# Mounting TV to brick



## thabeezer (Aug 13, 2007)

Question is should I mount the anchors in the brick or mortar? or should I just use some tapcon screws into the brick..


----------



## qapd (Nov 10, 2004)

Anchor only into the mortar.


----------



## Bayman (Oct 18, 2004)

It depends on your morter. If it is a real "sandy" type morter, the lead anchors will pul out easily. I have that trouble at my house. Drilling into the brick is a pain, but that is what I have had to do since my morter is weak.


----------



## berto (Oct 14, 2004)

how about stone? I have a stone fire place that I would like to hang my tv on


----------



## MT Stringer (May 21, 2004)

It has been several years, but if I remember correctly, I used Liquid Nails paneling adhesive. I drilled through the martar, then gooped the holes with the Liquid nails and inserted the anchor and tightened the bolt until it was secure. 47 inch TV on the fireplace. So far, it has held nicely.

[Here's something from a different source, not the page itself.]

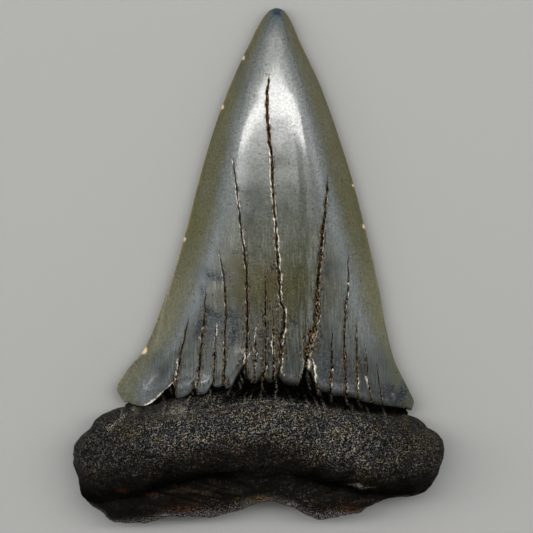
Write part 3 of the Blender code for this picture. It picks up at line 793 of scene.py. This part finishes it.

Same goes for a power supply. I had to chip away the brick to insert a conduit box. The opening wasn't exactly square, but after inserting the box, and gluing the heck out of it with the LN, it was stuck like Chuck!


----------



## thabeezer (Aug 13, 2007)

I ended up using a plastic anchor and screw I found at Ace. The hole in the brick was much smaller than a metal anchor would have been and more than enough strength. I could hang off it if I wanted to...

The anchor is blue with small ridges on the outside


----------